A total of 261 migrant, queer, and women sex workers tabled the case in 2019, which was approved by the court majority.

The move came a day after a motion to criminalise the profession in all EU member states was filed for a vote in the bloc's parliament. 

The court ruled that the plaintiffs can be considered the victims of discrimination and violence, incited by a law introduced by the French government in 2016 against the "purchase of sex."

Clients can be fined up to €1,500 if caught and are required to attend classes on the harms of prostitution. 

Rejecting the French government's objection to admissibility, the court cited Article 34 of the European Convention on Human Rights to file the case. 

Article 34 of the ECHR facilitates "applications from any person, nongovernmental organisation or group of individuals" who claim victims of a violation by one of the "High Contracting Parties of the rights."  

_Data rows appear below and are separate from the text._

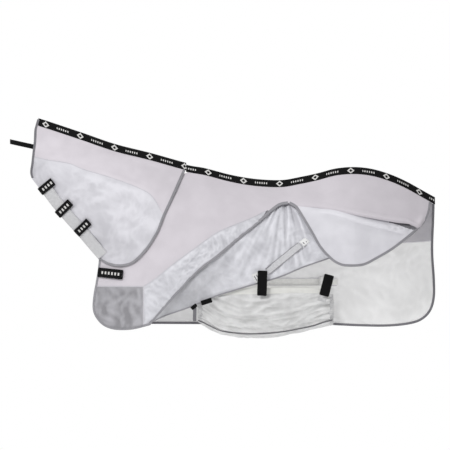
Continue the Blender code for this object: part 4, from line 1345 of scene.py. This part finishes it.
def belly_piping():
    """The cord piping sewn along the flap's foot on its near side."""
    x = np.linspace(BELLY_FRONT_X + 0.002, BELLY_REAR_X - 0.006, 130)
    v = piping_v(x)
    places = belly_places(np.stack([x, x]), np.stack([v - 0.004, v + 0.004]))
    out = belly_normals(places)
    middle = places.mean(axis=0)
    out = out[0]
    round_ = places[1] - places[0]
    round_ /= np.linalg.norm(round_, axis=1)[:, None]
    rows = []
    for i in range(9):
        turn = 2 * math.pi * i / 8
        rows.append(middle + out * (0.0030 + 0.0030 * math.sin(turn))
                    + round_ * 0.0032 * math.cos(turn))
    tube = np.stack(rows)
    made = piece("belly_piping", tube, measured(tube), DARK_GROSGRAIN)
    mend(made, closed=True)
    made.data.shade_smooth()
    return placed(made, "belly_flap", "grey_binding")


def upright_tab(name, foot, head, width, finish, body, slot, cad, thick=0.0025):
    """A tab from its sewn foot to its free head, bowed slightly outwards."""
    foot = np.array(foot)
    head = np.array(head)
    long = float(np.linalg.norm(head - foot))
    ahead = (head - foot) / long
    across = np.cross(ahead, np.array([0.0, 1.0, 0.0]))
    across /= np.linalg.norm(across)
    out = np.cross(ahead, across)
    if out[1] > 0:
        out = -out

    def place(s, t):
        bow = 0.004 * np.sin(math.pi * s / long)
        spot = foot + s[:, None] * ahead + t[:, None] * across
        spot[:, 1] -= bow
        return spot, np.repeat(out[None], len(s), axis=0)

    corner = min(0.006, long * 0.2)
    made = flat_cut(name, long, width, corner, (max(3, int(long / 0.008)), 8), finish)
    seams = []
    if slot == "black_webbing":
        half = width / 2 - 0.0035
        inner = min(0.0035, long * 0.2)
        seams = [round_seam(inner, long - inner, half)]
        if long > 0.10:
            seams += list(box_seam(0.008, 0.034, half - 0.003))
    lay(made, place, thick, BLACK_THREAD, seams)
    return placed(made, body, slot, *([cad] if cad else []))


def belly_tabs():
    """The flap's tabs on both edges, the strap end at its front and the elastic keeper."""
    for name, (foot, head, width) in BELLY_TABS.items():
        upright_tab(name + "_webbing", foot, head, width, WEBBING, name, "black_webbing", name)
    for i, x in enumerate(BELLY_FAR_TABS):
        cad = "belly_far_tab_%d" % (i + 1)
        upright_tab(cad + "_webbing", (x, BELLY_FAR_Y + 0.004, BELLY_FAR_Z - 0.030),
                    (x, BELLY_FAR_Y + 0.026, BELLY_FAR_Z + 0.052), 0.060, PALE_WEBBING, "sheet",
                    "black_webbing", cad)
    upright_tab("front_strap_end", *FRONT_STRAP_END, 0.020, WEBBING, "belly_flap",
                "black_webbing", None, thick=0.002)
    upright_tab("front_strap_tail", *FRONT_STRAP_TAIL, 0.019, DARK_GROSGRAIN, "belly_flap",
                "grey_binding", None, thick=0.0016)
    upright_tab("rear_keeper_elastic", *KEEPER, 0.048, ELASTIC, "belly_flap", "ruched_elastic",
                "belly_rear_keeper", thick=0.002)


# Floor, light and camera

def area_light(name, place, aim, size, watts, height=None):
    """A soft lamp, round or as high as height, that isn't seen itself."""
    light = bpy.data.lights.new(name, "AREA")
    light.shape = "RECTANGLE" if height else "DISK"
    light.size = size
    if height:
        light.size_y = height
    light.energy = watts
    lamp = linked(name, light)
    lamp.location = place
    lamp.visible_camera = False
    lamp.rotation_euler = (Vector(aim) - Vector(place)).to_track_quat("-Z", "Y").to_euler()


def studio():
    """A pale floor under the horse's feet, a white room and large soft lights."""
    bpy.ops.object.select_all(action="DESELECT")
    bpy.ops.mesh.primitive_plane_add(size=1.0, location=(0.14, 0.0, -1.62))
    floor = bpy.context.active_object
    floor.name = "studio_floor"
    floor.scale = (3.6, 2.5, 1.0)
    made, _, shader = blank("matt_white_floor")
    tune(shader, {"Base Color": linear("F4F4F4"), "Roughness": 0.9,
                  "Emission Color": linear("FFFFFF"), "Emission Strength": 0.30})
    floor.data.materials.append(made)
    world = bpy.data.worlds.new("white_room")
    bpy.context.scene.world = world
    world.use_nodes = True
    tree = world.node_tree
    back = tree.nodes["Background"]
    path = node(tree, "LightPath")
    share = node(tree, "MapRange", None, {0: path.outputs["Is Camera Ray"], 3: ROOM_LIGHT, 4: 1.0})
    back.inputs["Color"].default_value = (1.0, 1.0, 1.0, 1.0)
    tree.links.new(share.outputs[0], back.inputs["Strength"])
    centre = (0.14, 0.0, -0.3)
    area_light("key_light", (-1.9, -4.4, 2.2), centre, 1.8, 165)
    area_light("back_light", (1.5, 4.6, 1.2), centre, 3.0, 110)
    area_light("inner_fill", (0.40, -0.04, -0.56), (0.40, 1.0, -0.56), 1.7, 1.9, 0.36)


def camera():
    """A long lens from far off, level, square to the near side."""
    data = bpy.data.cameras.new("side_camera")
    data.lens = LENS
    data.sensor_width = SENSOR
    data.clip_end = 400.0
    eye = linked("side_camera", data)
    back = VIEW_WIDTH * LENS / SENSOR
    eye.location = (VIEW_CENTRE[0], VIEW_CENTRE[1] - back, VIEW_CENTRE[2])
    eye.rotation_euler = (math.radians(90), 0.0, 0.0)
    bpy.context.scene.camera = eye


camera()
studio()
bpy.context.scene.view_settings.view_transform = "Standard"

near_upper()
far_upper()
chest_panels()
near_band()
far_mesh()
skirt()
wing()
far_loop()
body_edges()
body_seams()
spine_tape("body_spine_tape", *BODY_TAPE_X, 0.0, "sheet", "body_topline_tape", 0.076)
chest_fastening()
neck_panels()
spine_tape("neck_spine_tape", *NECK_TAPE_X, NECK_LIFT, "neck_cover", "neck_topline_tape", 0.158)
throat_facing()
throat_tabs()
poll_strap()
belly_flap()
belly_tabs()
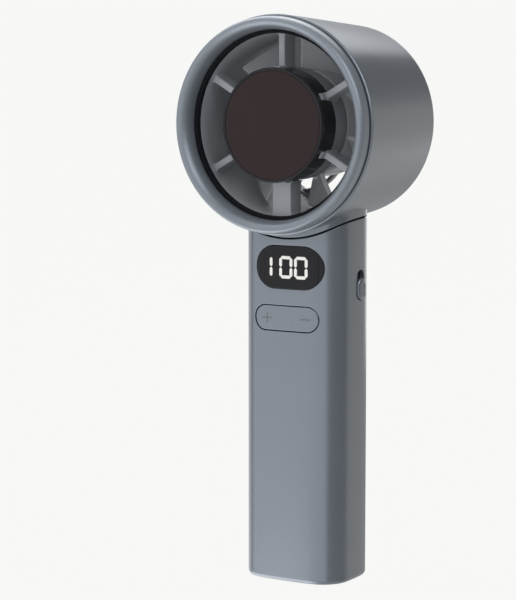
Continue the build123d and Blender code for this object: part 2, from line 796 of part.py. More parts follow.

Sex workers said they were forced to work in secluded, dangerous locations after the law criminalised their clients, according to the humanitarian aid organisation Médecins du Monde. 

More than ten sex workers were reportedly murdered within a six-month period in France in 2019 following the crackdown, with several instances of police brutality allegedly targeted at them. 

"Credible research consistently shows that criminalisation increases physical attacks, sexual violence, and police abuse of people who sell sex," said Erin Kilbride, women’s rights and LGBT rights researcher at Human Rights Watch.

Despite UN agencies and several NGOs' calls for decriminalisation and sex workers' constant struggles ever since the law was instated, the French government has continuously maintained its stance, saying the law is aimed at protecting exploited women.